Controlling ion transport in thin film composite (TFC) and ion exchange membranes to enable the use of impaired (salty) water in water electrolyzers

The water used in electrolyzers for green hydrogen gas production currently must be highly purified to remove salt ions, especially chloride which can react at the anode to form toxic and highly oxidizing chlorate gas. The cost of treating the water to these high levels is not a large part of operational costs, but the need for ultrapure water increases the complexity of the operation and capital costs. We are investigating different approaches for enabling the use of salty water, such as seawater, in water electrolyzers (WE). One general approach is based on using relatively inexpensive thin film composition (TFC) membranes produced in large quantities for seawater desalination by reverse osmosis (RO), compared to ion exchange (IX) membranes in conventional WE. TFC membranes are highly effective in containing salt ions (e.g. Na⁺ and Cl^–) but they are relatively permeable to water ions (H⁺ and OH^–). Predicting water and salt ion transport in TFC membranes based on past research is difficult as operational conditions for WE are much different than for RO. In WE ion motion is predominantly driven by the electric field which will greatly enhance ion motion in the direction of the field favorable for charged ions, and large pH gradients rapidly develop that are large driving forces for water ion transport, compared to RO operational conditions where ion transport is driven by concentration gradients, the pH is near neutral, and there is a high water molecule flux due to the high pressure gradients.

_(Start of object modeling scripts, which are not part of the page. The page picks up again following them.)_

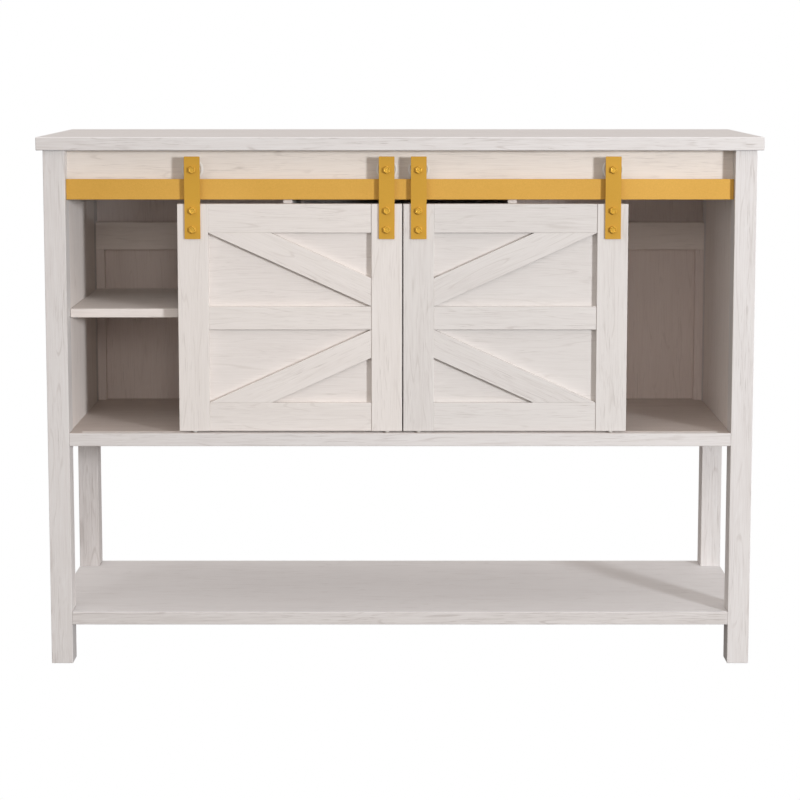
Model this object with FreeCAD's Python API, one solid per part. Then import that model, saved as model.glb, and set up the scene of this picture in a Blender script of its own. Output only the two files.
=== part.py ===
import FreeCAD, Part
import math
import os

# Sideboard buffet: four legs, a boxed cabinet of three bays, an open bay with a shelf below it,
# and two sliding barn doors that roll on one flat track.
# Millimetres. +Z is up and the front faces -Y. The origin is on the ground under the middle of the top.

V = FreeCAD.Vector
ALONG_X, ALONG_Y, ALONG_Z = V(1, 0, 0), V(0, 1, 0), V(0, 0, 1)
ORIGIN = V(0, 0, 0)
SIDES = {"left": -1, "right": 1}
ENDS = {"front": -1, "back": 1}

# ------------------------------------------------------------------ overall
WIDTH = 1200.0              # over the top panel
DEPTH = 400.0               # over the top panel
HEIGHT = 890.0              # ground to the top surface

# ------------------------------------------------------------------ boards
BOARD = 22.0                # top panel, cabinet floor and bottom shelf
THIN_BOARD = 15.0           # side panels, dividers, fascia, inner shelf, stretcher and battens
BACK_BOARD = 3.0            # back panel
TOP_OVERHANG = 10.0         # top panel past the legs, all round
LEG_WIDTH = 36.0
LEG_DEPTH = 42.0
FLOOR_TOP = 395.0           # cabinet floor's upper face above the ground
SHELF_TOP = 89.0            # bottom shelf's upper face above the ground
EDGE_EASE = 1.0             # rounding of the legs' and boards' exposed edges
FIT = 0.5                   # gap at each end of a piece that slips between two others

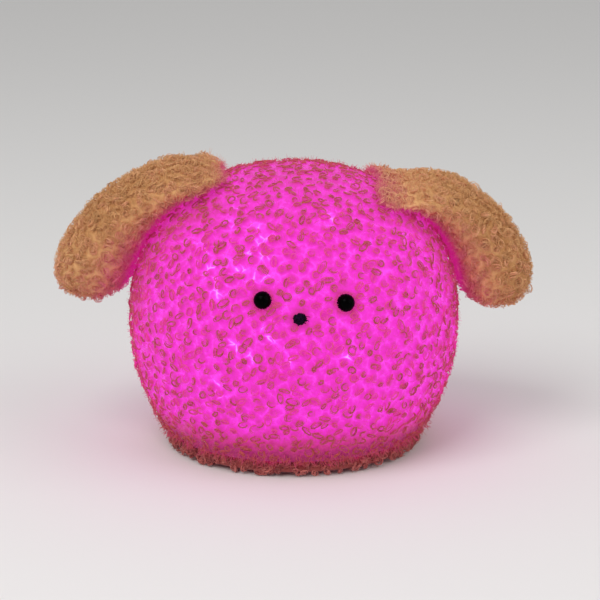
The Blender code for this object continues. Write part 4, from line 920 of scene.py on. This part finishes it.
def ear_grid(ear, inset, rows, columns):
    """The ear's lobe at an inset: superellipse rings that lie over the ball from the seam to the
    tip. The lobe swells and narrows from the seam, where it is pulled thin, closes in a blunt round
    tip, and runs out past the seam in rings that sink on the ball as a quarter of an ellipse."""
    along = 1 - np.linspace(1, 0, rows - EAR_SEAM_RINGS) ** 1.25
    share = np.concatenate([np.zeros(EAR_SEAM_RINGS), along])
    seam_turn = np.ones(rows) * math.pi / 2
    seam_turn[:EAR_SEAM_RINGS] = np.radians(np.linspace(3, 80, EAR_SEAM_RINGS))
    tip = (1 - np.clip((share - EAR_TIP_STARTS) / (1 - EAR_TIP_STARTS), 0, 0.99) ** 2.2) ** (1 / 2.2)
    half = ear_half(ear, share)
    half = half * (ear.pull + (1 - ear.pull) * smooth_step(share / ear.reach)) * np.sin(seam_turn)
    height = EAR_GAP + EAR_STANDOFF * share + half
    width = (EAR_TIP_WIDTH + (ear.wide - EAR_TIP_WIDTH) * (1 - share) ** 2.2) / 2 * tip
    inset = np.minimum(inset, half * 0.5) * tip
    lean = np.radians(ear.lean + share * (ear.tip_lean - ear.lean))
    lean = lean - (ear.past - inset) * np.cos(seam_turn) / (BALL_RADIUS + height)
    half = half * tip - inset
    width = (width - inset) * (0.66 + 0.34 * np.sin(seam_turn)) * (1 - 0.10 * np.exp(-share / 0.035))
    turn = 2 * math.pi * np.arange(columns) / columns
    up = half[:, None] * rounded(np.cos(turn), 2 / EAR_ROUNDNESS)
    across = width[:, None] * rounded(np.sin(turn), 2 / EAR_ROUNDNESS)
    out = np.stack([np.sin(lean), np.zeros(rows), np.cos(lean)], axis=1)
    angle = across / (ball_reach(out) + height)[:, None]
    way = np.cos(angle)[..., None] * out[:, None] + np.sin(angle)[..., None] * np.array([0, 1, 0])
    grid = (ball_reach(way) + height[:, None] + up)[..., None] * way
    grid[..., 2] += WIDEST_Z
    grid[..., 0] *= ear.side
    return grid[:, ::-1] if ear.side > 0 else grid


# The fleece's colours, read by tone: the darkest stops are painted shade for the hollows of the pile, and
# the rose stops, with the light they give off, are painted light from the ball.
EAR_FLEECE = glowing(
    "ear_fleece",
    [(0.0, (0.46, 0.215, 0.080)), (0.25, (0.74, 0.420, 0.190)), (0.45, (0.79, 0.400, 0.230)),
     (0.7, (0.66, 0.220, 0.210)), (1.0, (0.50, 0.055, 0.160))],
    [(0.0, (0.0, 0.0, 0.0)), (0.5, (0.02, 0.001, 0.006)), (0.75, (0.11, 0.004, 0.045)),
     (1.0, (0.30, 0.008, 0.16))],
    grain=0.0004, height=0.0001, drift=0.004, shifted_by=0.26, sheen=0.0,
)


def ear_tone(ear, tone, points):
    """The fibre's own tone, moved towards the lit end of the fleece's colours, painted light from the ball:
    fully against it, half within a few millimetres, not at all 26 mm off it, and more at the ear's lower
    end."""
    way = points - np.array([0, 0, WIDEST_Z])
    off = np.linalg.norm(way, axis=-1) - ball_reach(unit(way))
    lean = lean_of(points)
    share = np.clip((lean - ear.lean) / (ear.tip_lean - ear.lean), 0, 1)
    through = (off - EAR_GAP - EAR_STANDOFF * share) / (2 * ear_half(ear, share))
    near = 0.50 * np.clip(1 - off / 0.026, 0, 1) * (1 - 0.7 * smooth_step((through - 0.2) / 0.8))
    near = near * (0.4 + 0.6 * smooth_step((lean - ear.lean) / 12))
    near = near + 0.48 * bell(np.clip(off, 0, None), 0.0036)
    # The ball's light painted on the ear's lower end: strongest low down and on the side facing the ball.
    low = ear.lower_glow * smooth_step((0.122 - points[..., 2]) / 0.040) * (1 - 0.6 * smooth_step(through))
    return (tone + low) * (1 - near) + near


def pile_share(ear, place):
    """How tall the pile stands: about two fifths on the seam's roll, and full 14 degrees past it."""
    return 0.38 + 0.62 * smooth_step((lean_of(place) - ear.lean + 2) / 14)


def lumped(points, out, locks):
    """Points raised over each lock and lowered between them, by a bell curve of the distance to the
    nearest one."""
    raised = EAR_LUMP * (bell(nearest_distance(points, locks), EAR_LUMP_REACH) - 0.4)
    return points + out * raised[:, None]


for side_name, ear in EARS.items():
    cloth, lean = (EAR_FLEECE, f"{side_name}_ear", "ear_fleece"), math.radians(ear.lean)
    seam = ball_reach(np.array([math.sin(lean), 0, math.cos(lean)]))
    seam = np.array([ear.side * seam * math.sin(lean), 0, WIDEST_Z + seam * math.cos(lean)])
    bend = (seam, seam + EAR_BEND * np.array([ear.side * math.cos(lean), 0, -math.sin(lean)]))
    pile_grid = ear_grid(ear, 0.0, 90, 120)
    middles, out = spread(pile_grid, EAR_LOCKS)
    middles = strewn(middles, out, 0.0010)
    ear_backing = ear_grid(ear, EAR_INSET, 100, 120)
    points = lumped(ear_backing.reshape(-1, 3), grid_normals(ear_backing).reshape(-1, 3), middles)
    # The backing takes the darkest tone: painted shade in the hollows between the locks.
    filling = piece(
        f"ear_{side_name}_backing", *loft(points.reshape(ear_backing.shape)), *cloth, bend,
        glow=ear_tone(ear, 0.02, points),
    )
    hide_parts(f"ear_{side_name}")

    place, out = each_strand(middles), each_strand(out)
    place = strewn(place, out, 0.0006)
    count = len(place)
    tall = pile_share(ear, place)
    lean = each_strand(draws.uniform(0.0, 1.1, EAR_LOCKS))
    radius = each_strand(draws.uniform(*LOCK_RADIUS, EAR_LOCKS)) * draws.uniform(0.8, 1.2, count)
    lift = each_strand(draws.uniform(-0.0004, 0.0006, EAR_LOCKS)) * tall - 0.70 * radius * np.sin(lean)
    paths, axis = curl_paths(
        place, out, depth=EAR_INSET * tall, lift=lift + draws.uniform(-0.0003, 0.0003, count),
        radius=radius, lean=lean, climb=draws.uniform(0.0004, 0.0014, count),
        turns=each_strand(draws.uniform(0.8, 1.5, EAR_LOCKS)) * draws.uniform(0.9, 1.1, count),
    )
    thickness = tapered(LOCK_THICKNESS, count, CURL_RINGS, power=2)
    # The locks take lighter tones than the backing, lighter still towards their tips: painted light on the
    # raised fleece.
    tone = each_strand(draws.uniform(0.12, 0.34, EAR_LOCKS))[:, None] + 0.08 * np.linspace(0, 1, CURL_RINGS)
    glow = ear_tone(ear, tone, paths)
    bundle(f"ear_{side_name}_locks", paths, thickness, axis, glow, *cloth, bend=bend)

    place, out = spread(pile_grid, EAR_FIBRES)
    place = strewn(place, out, 0.0010)
    raised = lumped(place, out, middles)
    length = draws.uniform(*EAR_FIBRE_LENGTH, EAR_FIBRES) * np.maximum(pile_share(ear, place), 0.6)
    paths, square = arc_paths(raised, out, 0.0018, length, 2.2)
    thickness = tapered(EAR_FIBRE_THICKNESS, EAR_FIBRES, FIBRE_RINGS)
    # A fibre on a lump takes a lighter tone and one between lumps a darker one: painted light and shade.
    tone = 0.16 + 80 * ((raised - place) * out).sum(1) + draws.uniform(-0.10, 0.14, EAR_FIBRES)
    glow = ear_tone(ear, np.clip(tone, 0, 1)[:, None], paths)
    bundle(f"ear_{side_name}_fuzz", paths, thickness, square, glow, *cloth, bend=bend)

    # The seam is lost in long fibres that are combed over it, up the ball.
    ring, column = draws.integers(0, 16, EAR_FRINGE), draws.integers(0, pile_grid.shape[1], EAR_FRINGE)
    place, out = pile_grid[ring, column], grid_normals(pile_grid)[ring, column]
    from_middle = place - [0, 0, WIDEST_Z]
    uphill = unit(np.cross(np.cross(from_middle, [0.0, 0.0, 1.0]), from_middle))
    way = unit(0.5 * out + 0.9 * uphill + 0.35 * draws.normal(size=place.shape))
    paths, square = arc_paths(place, way, 0.0010, draws.uniform(*EAR_FRINGE_LENGTH, EAR_FRINGE), 1.4)
    thickness = tapered(EAR_FRINGE_THICKNESS, EAR_FRINGE, FIBRE_RINGS)
    glow = ear_tone(ear, draws.uniform(0.15, 0.50, EAR_FRINGE)[:, None], paths)
    bundle(f"ear_{side_name}_fringe", paths, thickness, square, glow, *cloth, bend=bend)

# The floor: a plain pale sheet, which the world behind it matches.
PALE = (0.80, 0.79, 0.78)
FLOOR_HALF = 6.0
floor_mesh = bpy.data.meshes.new("floor")
floor_corners = [(x * FLOOR_HALF, y * FLOOR_HALF, 0) for x, y in ((-1, -1), (1, -1), (1, 1), (-1, 1))]
floor_mesh.from_pydata(floor_corners, [], [(0, 1, 2, 3)])
pale_floor = surface_of("pale_floor", Base_Color=(*PALE, 1), Roughness=0.9, Specular_IOR_Level=0.1)
floor_mesh.materials.append(pale_floor[0])
floor = in_scene("floor", floor_mesh)

# The light: an even pale world, a large soft lamp above on the left, and a weaker one on the right.
WORLD_LEVEL = 0.55
world = bpy.data.worlds.new("studio")
bpy.context.scene.world = world
world.use_nodes = True
tree = world.node_tree
soft = tree.nodes["Background"]
soft.inputs["Color"].default_value = (1, 1, 1, 1)
soft.inputs["Strength"].default_value = WORLD_LEVEL
seen = tree.nodes.new("ShaderNodeBackground")
seen.inputs["Color"].default_value = (*PALE, 1)
seen.inputs["Strength"].default_value = WORLD_LEVEL
ray = tree.nodes.new("ShaderNodeLightPath").outputs
either = math_of(tree, "MAXIMUM", ray["Is Camera Ray"], ray["Is Glossy Ray"])
mix = tree.nodes.new("ShaderNodeMixShader")
link(tree, math_of(tree, "MAXIMUM", either, ray["Is Transmission Ray"]), mix.inputs["Fac"])
link(tree, soft.outputs["Background"], mix.inputs[1])
link(tree, seen.outputs["Background"], mix.inputs[2])
link(tree, mix.outputs["Shader"], tree.nodes["World Output"].inputs["Surface"])
bpy.context.scene.view_settings.view_transform = "Standard"


def soft_lamp(name, at, aim, size, watts):
    """A square lamp of this side in metres, turned to face a point."""
    lamp = bpy.data.lights.new(name, "AREA")
    lamp.size = size
    lamp.energy = watts
    made = in_scene(name, lamp)
    way = np.array(aim) - np.array(at)
    made.location = at
    made.rotation_euler = (
        math.atan2(math.hypot(way[0], way[1]), -way[2]), 0, math.atan2(way[1], way[0]) - math.pi / 2
    )
    return made


soft_lamp("key", at=(-0.7, -0.9, 1.3), aim=(0, 0, WIDEST_Z), size=1.0, watts=14)
soft_lamp("fill", at=(1.1, -0.6, 0.7), aim=(0, 0, WIDEST_Z), size=1.2, watts=5)

# The camera: at the height of a person looking across a table, turned slightly to the lamp's left.
CAMERA_AZIMUTH = math.radians(-3.2)
CAMERA_ELEVATION = math.radians(14)
CAMERA_DISTANCE = 0.9
CAMERA_AIM = (0.0028, 0.0, 0.0673)
WIDTH_SEEN = 0.282
SENSOR = 36.0
camera_data = bpy.data.cameras.new("camera")
camera_data.sensor_width = SENSOR
camera_data.lens = SENSOR * CAMERA_DISTANCE / WIDTH_SEEN
camera = in_scene("camera", camera_data)
level = CAMERA_DISTANCE * math.cos(CAMERA_ELEVATION)
camera.location = (
    CAMERA_AIM[0] + level * math.sin(CAMERA_AZIMUTH),
    CAMERA_AIM[1] - level * math.cos(CAMERA_AZIMUTH),
    CAMERA_AIM[2] + CAMERA_DISTANCE * math.sin(CAMERA_ELEVATION),
)
camera.rotation_euler = (math.pi / 2 - CAMERA_ELEVATION, 0, CAMERA_AZIMUTH)
bpy.context.scene.camera = camera
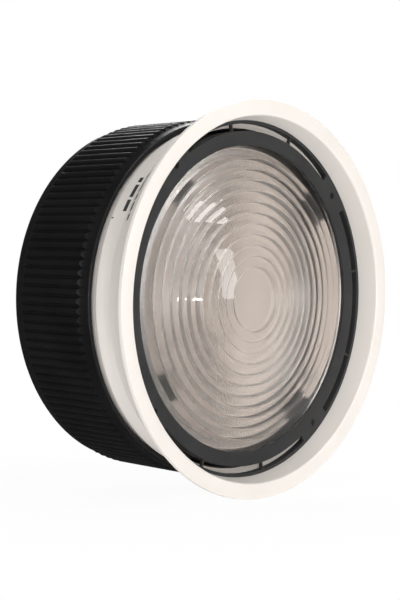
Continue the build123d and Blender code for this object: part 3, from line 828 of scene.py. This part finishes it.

Ohmic losses using certain TFC membranes for WE can be reduced to levels comparable to IX membranes and thus the energy needed for water splitting are similar for both systems. TFC membranes are composed of three layers: the polyamide active layer, the polysulfone supporting layer, and a polyester structural support layer (PFC). The PFC layer is not needed for WE due to the use of little or no pressure differences between the layers. However, the PFC layer can contribute to ohmic losses and thus it should be removed for WE applications. The large pH gradient using a TFC membrane drives water ions through the membrane, but this pH difference adds an energy loss (Nernst overpotential). Enlarging the pores in the active layer increases undesirable chloride ion transport through the membrane. However, we invented a novel way to improve reduce chloride ion transport by adding on a second active layer to the opposing face of the TFC membrane, creating a two-active layer membrane. Another approach to using impaired water is to use a conventional cation exchange membrane (CEM) together with a non-aqueous anode chamber (vapor anolyte) so that ion flux from the anode dominates ion transport and substantially reduces chloride ion transport to the anode. However, this configuration does not avoid the use of expensive IX membranes. Overall, our results show that there are innovative ways to manage ion transport to enable the use of salty solutions in WE through suitable changes in types of membranes, architectures, and operational conditions.